この時点で、ロースロットが1つか2つあいており、ミディアムスロットも1つか2つあいているだろう。また、ハイスロットもあいているかもしれない。ハイスロットを埋めるのは簡単だ。Zen and the art of utility highsを参照し、気に入ったものを装備すればいい。だが、タックル担当ならばNOSがおそらくベストな選択だ。他の役割を担うならニュートが一般的には最良の選択となるだろう。あいたロースロットは追加のダメージ増幅モジュールか、追加のトラッキングエンハンサー、または(CPUがもうないならば)ナノファイバー内部構造を装備するとよい。ミディアムスロットは、タックル用の装備(通常は追加のWeb)や、キャパシターブースター、電子兵装(センサーダンパー等)を装備するとよい。

慣性制御装置はどのような状況であってもPVP艦船には装備するべきではない。センサーブースターは装備するに見合うだけのメリットを得られるか慎重に考慮するべきだ。艦隊戦では狙撃などの特殊な状況以外では利用するシーンはないはずだ。

最後に、パッシブ回復モジュールに相当するモジュールは、PVPでは基本的には不要だ。具体的には、キャパシタリチャージャー、キャパシターパワーリレー、シールドリチャジャー、シールドパワーリレーが該当する。これらのモジュールはPVEでは非常に役に立つが、PVPにおける膨大なダメージ量やキャパシター消費量の前にはこれらのモジュールは役に立たないからだ。

最後の最後に、リグスロットの話となる。基本的なレベルではパッシブシールドタンクならコア防衛フィールドエクステンダーを、パッシブアーマータンクならトライマークアーマーポンプを装備するべきだ。これらのリグは船のバッファ(HP)を増加させ戦場で生き残れる時間を延ばしてくれる。アクティブタンクはより特化したリグを使用する。アクティブアーマータンクなら補助ナノポンプ2つにナノボットアクセラレーターを使用する。アクティブシールドタンクなら、1〜2スロットをレジスト増加リグに使用するがコア防衛オペレーショナルソリディファイアーや(稀にだが)コア防衛キャパシタセーフガードを利用することもある。もちろん、防御力と引き換えにフィッティング補助用のリグを装備してもいい。
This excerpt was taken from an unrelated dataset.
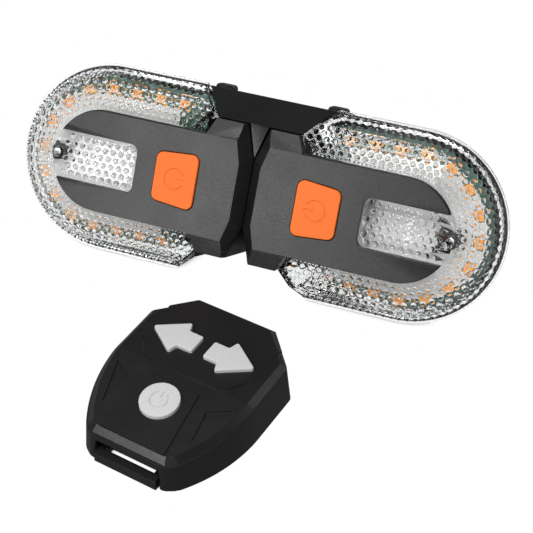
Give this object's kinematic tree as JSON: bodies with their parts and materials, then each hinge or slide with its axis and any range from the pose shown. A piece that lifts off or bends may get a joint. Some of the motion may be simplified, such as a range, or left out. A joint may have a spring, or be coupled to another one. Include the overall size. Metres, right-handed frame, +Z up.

ここでも、パッシブ回復リグ、コア防衛フィールドパージャーは基礎レベルのPVPでは利用すべきではない。これは上級者が特定の船でやる場合はうまく行くこともある。しかし、基礎レベルにおいてはバッファを増やすべきだ。


まとめ

ここらで、PVP向けの艦船フィッティング基礎理論については終わりとしよう。好きな船のフィッティングについてここまでの理論にそってフィットしたらどうなるか試してみよう。理論立てて船のフィッティングができるようになると、より優れたEVEプレイヤーになれるはずだ。盲目的に他の人のアドバイスに従うのはやめよう。自分で考えて飛ぶことが生き残る可能性を増し、そして勝利する可能性を増やす方法だ。